Metaphorically speaking the Zionist lobby have gone all Joffrey Baratheon and are cutting the tongues out of the supporters of the Palestinian cause.

It comes as no surprise that uber pro imperialist Denham should act as a propaganda shill for the Zionist witch hunters and Palestinian baiters. It is just what he does.

After all this is the character that during the destruction of Iraq posted a piece of propaganda showing an Iraqi girl at a piano saying she could now have music lessons in free Iraq!

Shiraz socialist use socialist in very much the same way the Nazi's used socialist, for purely decorative purposes!

Anonymous said...

The role of community organiser in Stoke on Trent was not one that initiated or assisted existing campaigns around local issues. A number of people were interviewed about what they were doing on the ground with campaigns as well a number of other local Labour Party issues by the post holder. Then the post holder left to work in other places in the West Midlands. I think the role of community organiser could be useful however and may well have been so in other places. Experience (community development and campaigns), skill and commitment needed.

Anonymous said...

As the author will know there are a lot of spurious claims made in politics about work allegedly undertaken by ambitious people. Ask Mark MacDonald or the Cllrs in Stoke South what help they got for these developments.

Anonymous said...

With reference to the campaigns mentioned in the above article (Stoke on Trent).
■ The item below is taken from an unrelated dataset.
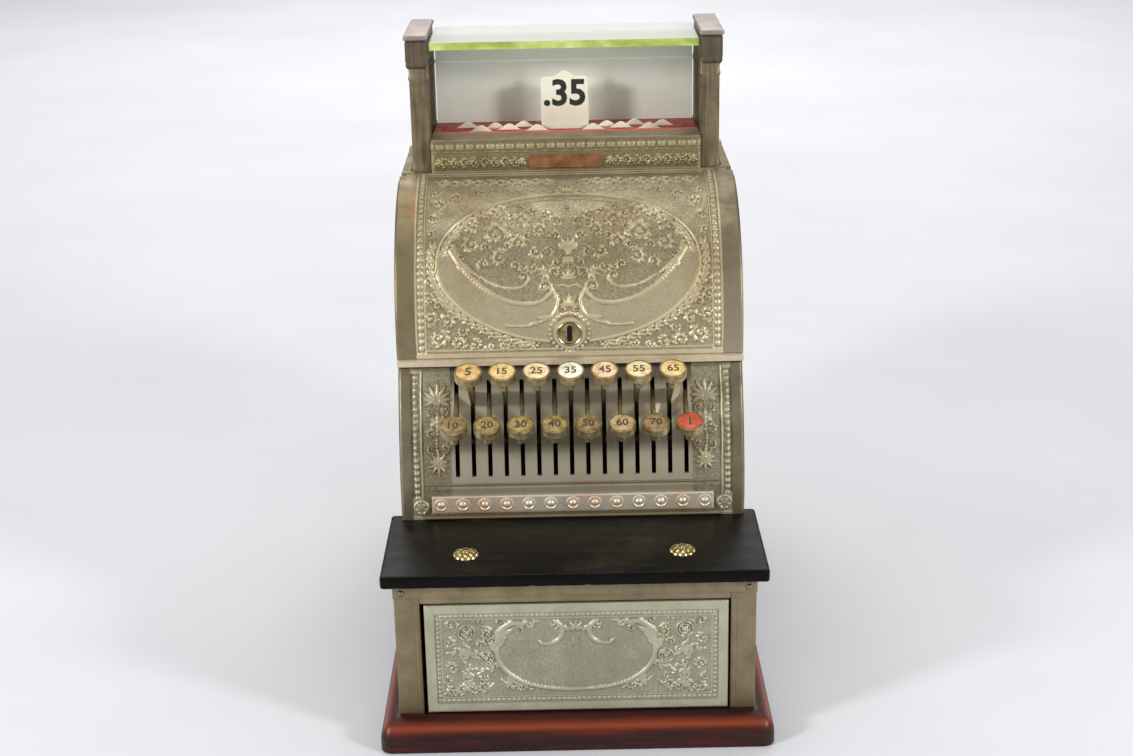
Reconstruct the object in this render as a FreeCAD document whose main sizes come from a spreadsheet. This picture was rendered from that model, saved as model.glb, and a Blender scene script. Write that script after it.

- Local beauty spot housing plans (Berryhill Fields)- those involved: Local residents; resident assoc. chairs; several councillors; as well as the late Terry Crowe and Mark McDonald.

- Miss sold solar energy scheme: Mark McDonald; local residents and councillors.

It is unfortunate when people take credit for work done by others.

Anonymous said...

Yes indeed. It was a couple of councillors working with residents, Mark MacDonald got involved as well as Terry Crowe from Stoke Central.

Anonymous said...

'Experience, skill and commitment ' That would be nice. But when did this matter in politics? Who you know is what counts and quite possibly all that counts.